-- start Input for this task --
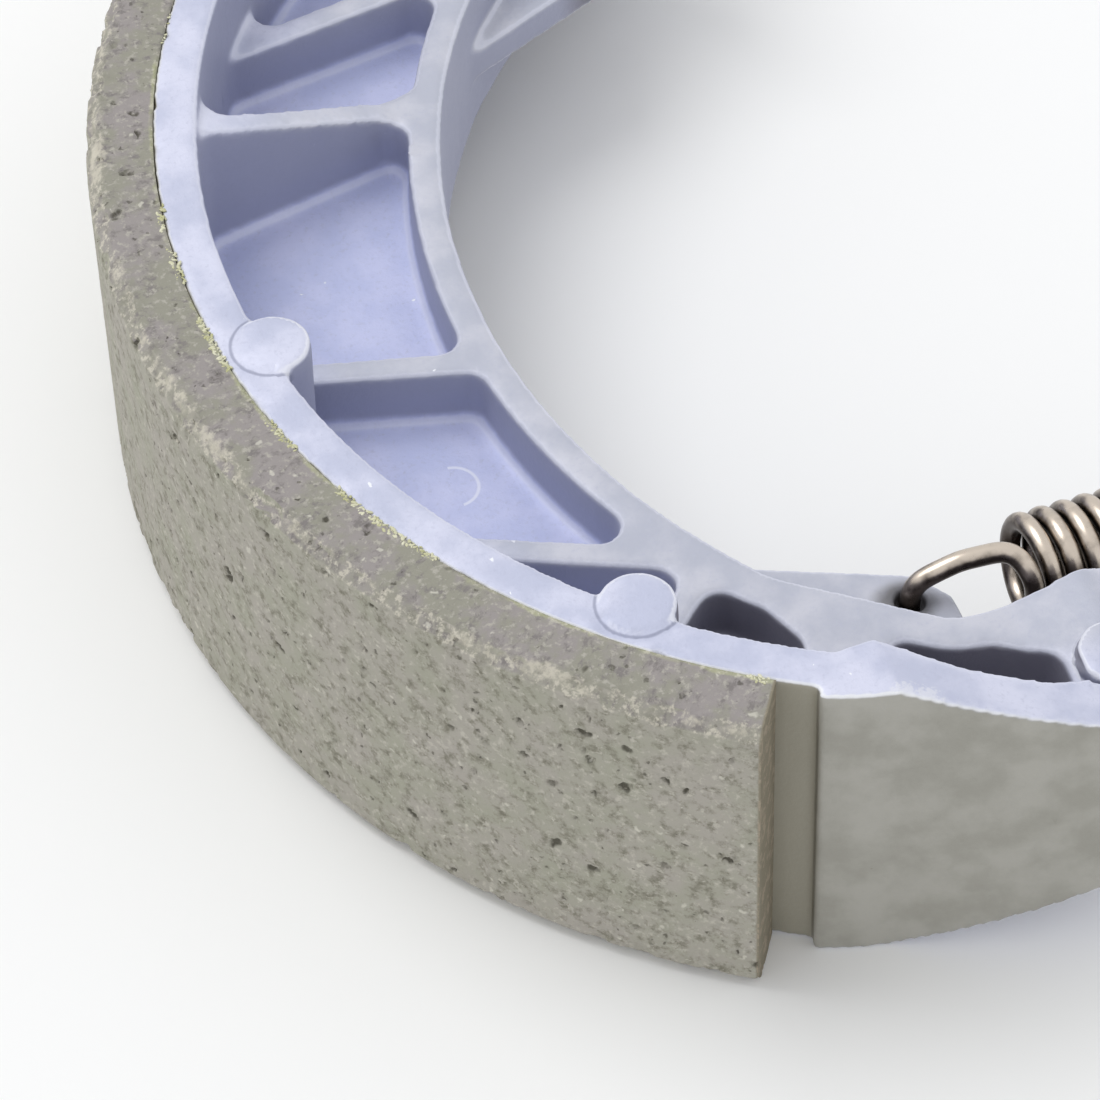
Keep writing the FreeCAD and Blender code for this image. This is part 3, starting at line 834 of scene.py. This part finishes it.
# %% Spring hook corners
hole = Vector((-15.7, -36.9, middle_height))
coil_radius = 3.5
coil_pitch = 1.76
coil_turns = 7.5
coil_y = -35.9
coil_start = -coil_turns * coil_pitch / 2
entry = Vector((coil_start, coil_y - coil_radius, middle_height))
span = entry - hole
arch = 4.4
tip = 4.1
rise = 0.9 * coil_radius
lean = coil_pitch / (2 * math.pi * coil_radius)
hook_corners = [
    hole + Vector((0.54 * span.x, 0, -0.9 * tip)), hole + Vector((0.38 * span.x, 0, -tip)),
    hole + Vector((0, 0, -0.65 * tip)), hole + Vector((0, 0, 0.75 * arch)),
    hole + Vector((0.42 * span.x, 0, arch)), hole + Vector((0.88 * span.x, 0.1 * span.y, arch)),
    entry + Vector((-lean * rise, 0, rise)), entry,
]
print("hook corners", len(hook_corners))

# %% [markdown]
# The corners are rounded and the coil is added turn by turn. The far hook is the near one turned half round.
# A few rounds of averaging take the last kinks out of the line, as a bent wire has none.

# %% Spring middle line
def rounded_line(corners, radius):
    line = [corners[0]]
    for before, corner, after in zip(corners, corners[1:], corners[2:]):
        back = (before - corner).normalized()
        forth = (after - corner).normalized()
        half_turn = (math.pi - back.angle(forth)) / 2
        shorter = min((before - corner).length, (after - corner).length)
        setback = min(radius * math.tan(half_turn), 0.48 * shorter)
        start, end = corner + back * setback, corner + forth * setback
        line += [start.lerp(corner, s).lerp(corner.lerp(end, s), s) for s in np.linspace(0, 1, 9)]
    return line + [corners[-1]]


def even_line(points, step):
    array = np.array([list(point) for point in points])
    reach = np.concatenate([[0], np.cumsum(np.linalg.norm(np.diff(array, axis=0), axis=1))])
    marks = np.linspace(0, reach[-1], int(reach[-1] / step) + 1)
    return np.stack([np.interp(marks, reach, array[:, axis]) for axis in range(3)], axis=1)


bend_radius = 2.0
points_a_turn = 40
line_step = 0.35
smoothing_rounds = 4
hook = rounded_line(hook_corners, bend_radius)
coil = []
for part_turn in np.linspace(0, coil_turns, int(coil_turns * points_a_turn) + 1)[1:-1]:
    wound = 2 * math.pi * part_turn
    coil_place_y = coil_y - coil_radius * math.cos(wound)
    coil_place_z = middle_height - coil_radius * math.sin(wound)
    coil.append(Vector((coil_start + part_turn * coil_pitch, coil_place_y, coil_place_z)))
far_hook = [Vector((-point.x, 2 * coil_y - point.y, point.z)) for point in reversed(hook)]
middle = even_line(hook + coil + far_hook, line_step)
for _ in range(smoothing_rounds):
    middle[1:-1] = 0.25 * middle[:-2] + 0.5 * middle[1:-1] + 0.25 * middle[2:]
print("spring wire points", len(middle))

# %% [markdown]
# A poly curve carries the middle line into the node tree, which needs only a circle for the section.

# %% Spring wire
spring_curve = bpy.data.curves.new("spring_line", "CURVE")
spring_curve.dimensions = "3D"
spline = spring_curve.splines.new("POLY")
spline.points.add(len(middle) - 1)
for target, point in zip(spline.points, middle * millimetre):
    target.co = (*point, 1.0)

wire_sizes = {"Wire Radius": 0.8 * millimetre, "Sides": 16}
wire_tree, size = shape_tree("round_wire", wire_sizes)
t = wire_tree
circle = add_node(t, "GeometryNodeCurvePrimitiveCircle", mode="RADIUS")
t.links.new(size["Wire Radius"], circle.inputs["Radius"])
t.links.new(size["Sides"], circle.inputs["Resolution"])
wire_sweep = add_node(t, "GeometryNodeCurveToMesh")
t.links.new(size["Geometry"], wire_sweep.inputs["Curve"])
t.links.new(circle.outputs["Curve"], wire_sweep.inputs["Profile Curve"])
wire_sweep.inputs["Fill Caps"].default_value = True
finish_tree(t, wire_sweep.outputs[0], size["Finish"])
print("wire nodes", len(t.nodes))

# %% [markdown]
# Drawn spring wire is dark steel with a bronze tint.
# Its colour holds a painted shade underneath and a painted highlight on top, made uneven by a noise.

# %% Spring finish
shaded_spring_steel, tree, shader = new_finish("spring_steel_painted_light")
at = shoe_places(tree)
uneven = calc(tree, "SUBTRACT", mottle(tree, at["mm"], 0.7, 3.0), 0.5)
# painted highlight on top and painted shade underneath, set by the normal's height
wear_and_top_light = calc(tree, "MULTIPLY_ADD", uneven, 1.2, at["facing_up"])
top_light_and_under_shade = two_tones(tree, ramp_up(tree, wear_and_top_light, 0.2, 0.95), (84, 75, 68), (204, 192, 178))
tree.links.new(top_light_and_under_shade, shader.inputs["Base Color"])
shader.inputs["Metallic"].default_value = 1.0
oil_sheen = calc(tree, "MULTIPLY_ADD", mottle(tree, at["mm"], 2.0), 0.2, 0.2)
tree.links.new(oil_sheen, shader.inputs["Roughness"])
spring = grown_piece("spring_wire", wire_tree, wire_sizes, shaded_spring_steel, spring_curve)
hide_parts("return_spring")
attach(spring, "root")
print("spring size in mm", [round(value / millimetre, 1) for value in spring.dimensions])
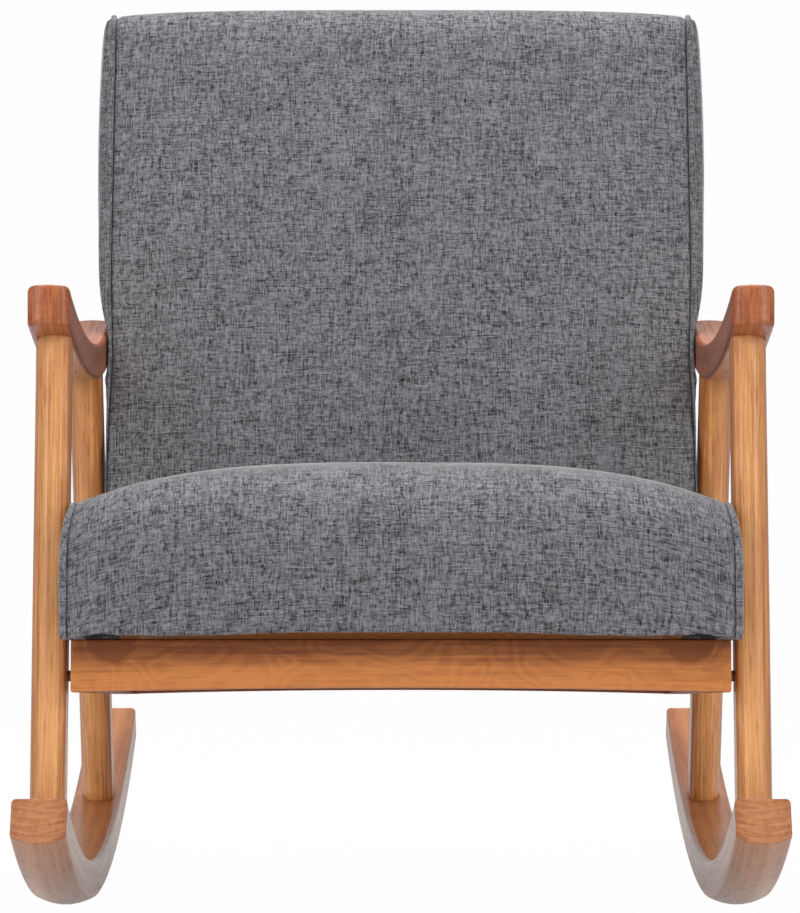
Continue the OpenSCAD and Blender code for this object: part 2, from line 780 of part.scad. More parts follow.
-- end Input for this task --
**The exercise:** Please restate the whole listing word for word.

**Exercise output:**
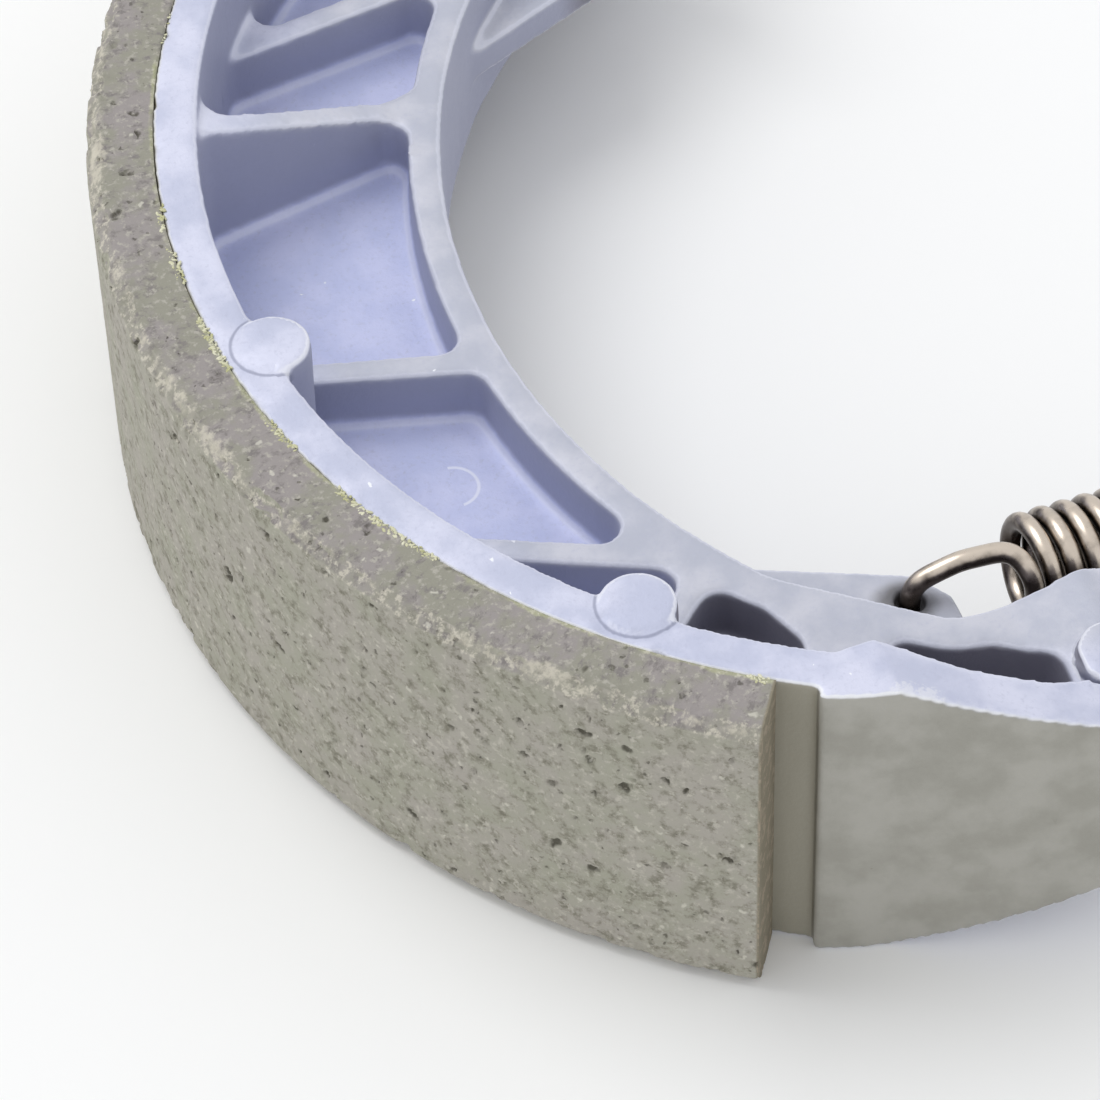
Keep writing the FreeCAD and Blender code for this image. This is part 3, starting at line 834 of scene.py. This part finishes it.
# %% Spring hook corners
hole = Vector((-15.7, -36.9, middle_height))
coil_radius = 3.5
coil_pitch = 1.76
coil_turns = 7.5
coil_y = -35.9
coil_start = -coil_turns * coil_pitch / 2
entry = Vector((coil_start, coil_y - coil_radius, middle_height))
span = entry - hole
arch = 4.4
tip = 4.1
rise = 0.9 * coil_radius
lean = coil_pitch / (2 * math.pi * coil_radius)
hook_corners = [
    hole + Vector((0.54 * span.x, 0, -0.9 * tip)), hole + Vector((0.38 * span.x, 0, -tip)),
    hole + Vector((0, 0, -0.65 * tip)), hole + Vector((0, 0, 0.75 * arch)),
    hole + Vector((0.42 * span.x, 0, arch)), hole + Vector((0.88 * span.x, 0.1 * span.y, arch)),
    entry + Vector((-lean * rise, 0, rise)), entry,
]
print("hook corners", len(hook_corners))

# %% [markdown]
# The corners are rounded and the coil is added turn by turn. The far hook is the near one turned half round.
# A few rounds of averaging take the last kinks out of the line, as a bent wire has none.

# %% Spring middle line
def rounded_line(corners, radius):
    line = [corners[0]]
    for before, corner, after in zip(corners, corners[1:], corners[2:]):
        back = (before - corner).normalized()
        forth = (after - corner).normalized()
        half_turn = (math.pi - back.angle(forth)) / 2
        shorter = min((before - corner).length, (after - corner).length)
        setback = min(radius * math.tan(half_turn), 0.48 * shorter)
        start, end = corner + back * setback, corner + forth * setback
        line += [start.lerp(corner, s).lerp(corner.lerp(end, s), s) for s in np.linspace(0, 1, 9)]
    return line + [corners[-1]]


def even_line(points, step):
    array = np.array([list(point) for point in points])
    reach = np.concatenate([[0], np.cumsum(np.linalg.norm(np.diff(array, axis=0), axis=1))])
    marks = np.linspace(0, reach[-1], int(reach[-1] / step) + 1)
    return np.stack([np.interp(marks, reach, array[:, axis]) for axis in range(3)], axis=1)


bend_radius = 2.0
points_a_turn = 40
line_step = 0.35
smoothing_rounds = 4
hook = rounded_line(hook_corners, bend_radius)
coil = []
for part_turn in np.linspace(0, coil_turns, int(coil_turns * points_a_turn) + 1)[1:-1]:
    wound = 2 * math.pi * part_turn
    coil_place_y = coil_y - coil_radius * math.cos(wound)
    coil_place_z = middle_height - coil_radius * math.sin(wound)
    coil.append(Vector((coil_start + part_turn * coil_pitch, coil_place_y, coil_place_z)))
far_hook = [Vector((-point.x, 2 * coil_y - point.y, point.z)) for point in reversed(hook)]
middle = even_line(hook + coil + far_hook, line_step)
for _ in range(smoothing_rounds):
    middle[1:-1] = 0.25 * middle[:-2] + 0.5 * middle[1:-1] + 0.25 * middle[2:]
print("spring wire points", len(middle))

# %% [markdown]
# A poly curve carries the middle line into the node tree, which needs only a circle for the section.

# %% Spring wire
spring_curve = bpy.data.curves.new("spring_line", "CURVE")
spring_curve.dimensions = "3D"
spline = spring_curve.splines.new("POLY")
spline.points.add(len(middle) - 1)
for target, point in zip(spline.points, middle * millimetre):
    target.co = (*point, 1.0)

wire_sizes = {"Wire Radius": 0.8 * millimetre, "Sides": 16}
wire_tree, size = shape_tree("round_wire", wire_sizes)
t = wire_tree
circle = add_node(t, "GeometryNodeCurvePrimitiveCircle", mode="RADIUS")
t.links.new(size["Wire Radius"], circle.inputs["Radius"])
t.links.new(size["Sides"], circle.inputs["Resolution"])
wire_sweep = add_node(t, "GeometryNodeCurveToMesh")
t.links.new(size["Geometry"], wire_sweep.inputs["Curve"])
t.links.new(circle.outputs["Curve"], wire_sweep.inputs["Profile Curve"])
wire_sweep.inputs["Fill Caps"].default_value = True
finish_tree(t, wire_sweep.outputs[0], size["Finish"])
print("wire nodes", len(t.nodes))

# %% [markdown]
# Drawn spring wire is dark steel with a bronze tint.
# Its colour holds a painted shade underneath and a painted highlight on top, made uneven by a noise.

# %% Spring finish
shaded_spring_steel, tree, shader = new_finish("spring_steel_painted_light")
at = shoe_places(tree)
uneven = calc(tree, "SUBTRACT", mottle(tree, at["mm"], 0.7, 3.0), 0.5)
# painted highlight on top and painted shade underneath, set by the normal's height
wear_and_top_light = calc(tree, "MULTIPLY_ADD", uneven, 1.2, at["facing_up"])
top_light_and_under_shade = two_tones(tree, ramp_up(tree, wear_and_top_light, 0.2, 0.95), (84, 75, 68), (204, 192, 178))
tree.links.new(top_light_and_under_shade, shader.inputs["Base Color"])
shader.inputs["Metallic"].default_value = 1.0
oil_sheen = calc(tree, "MULTIPLY_ADD", mottle(tree, at["mm"], 2.0), 0.2, 0.2)
tree.links.new(oil_sheen, shader.inputs["Roughness"])
spring = grown_piece("spring_wire", wire_tree, wire_sizes, shaded_spring_steel, spring_curve)
hide_parts("return_spring")
attach(spring, "root")
print("spring size in mm", [round(value / millimetre, 1) for value in spring.dimensions])
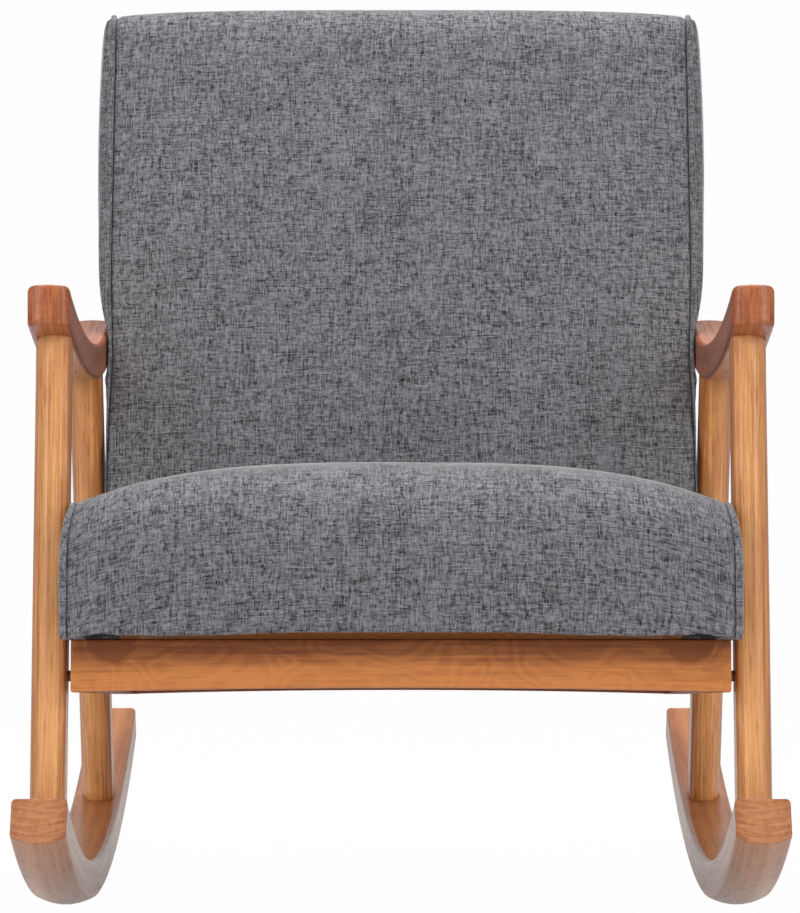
Continue the OpenSCAD and Blender code for this object: part 2, from line 780 of part.scad. More parts follow.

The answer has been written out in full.